Cornyn echoed that view. “Now, more than ever, it’s important to recall our shared history as Americans. Now is the time for our colleagues in the House and the Senate to help us make (this museum) it a reality," he said.

Started by then-Florida Republican Rep. leana Ros-Lehtinen and then-California Democratic Rep. Xavier Becerra in 2003, the Latino museum project has long been backed by prominent Latinos, including actress Eva Longoria.

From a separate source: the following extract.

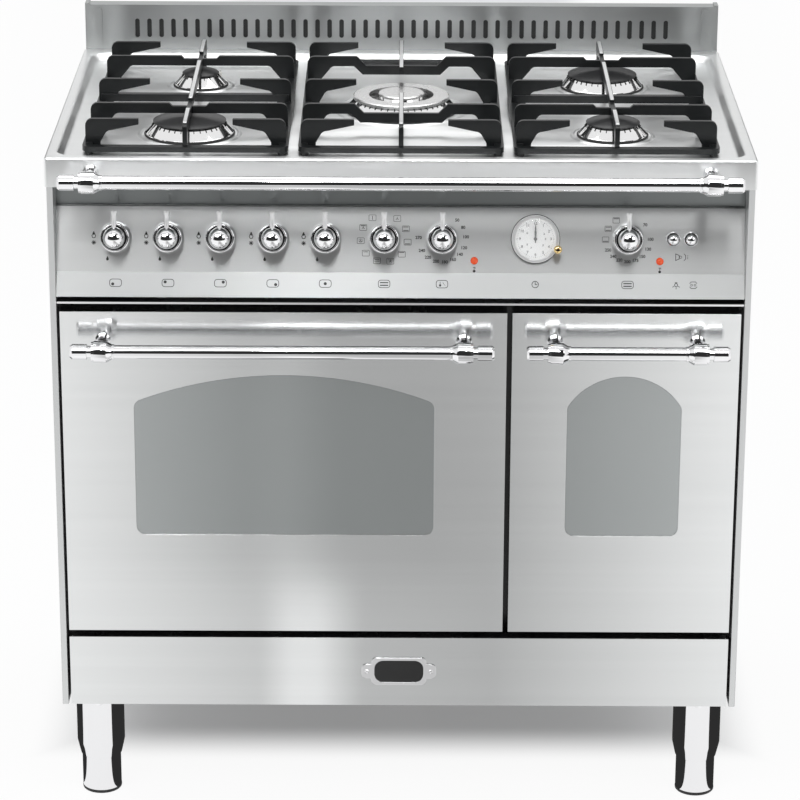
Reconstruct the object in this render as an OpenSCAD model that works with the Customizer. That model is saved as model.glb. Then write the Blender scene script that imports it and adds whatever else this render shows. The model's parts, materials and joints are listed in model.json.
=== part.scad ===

A report last year by the University of California, Los Angeles largely mirrored a 1994 report by the Smithsonian Institution Task Force on Latinos that concluded that not enough is being done to recognize and include Hispanic contributions, with the Task Force report going as far as labeling it “a pattern of willful neglect” toward the Latino population in the United States.

There definitely is momentum to get the museum finally across the finish line, Danny Vargas, chairman of the Friends of the National Museum of the American Latino, told NBC News. "You wouldn’t have the United States of America as we know it without those contributions (of Latinos).”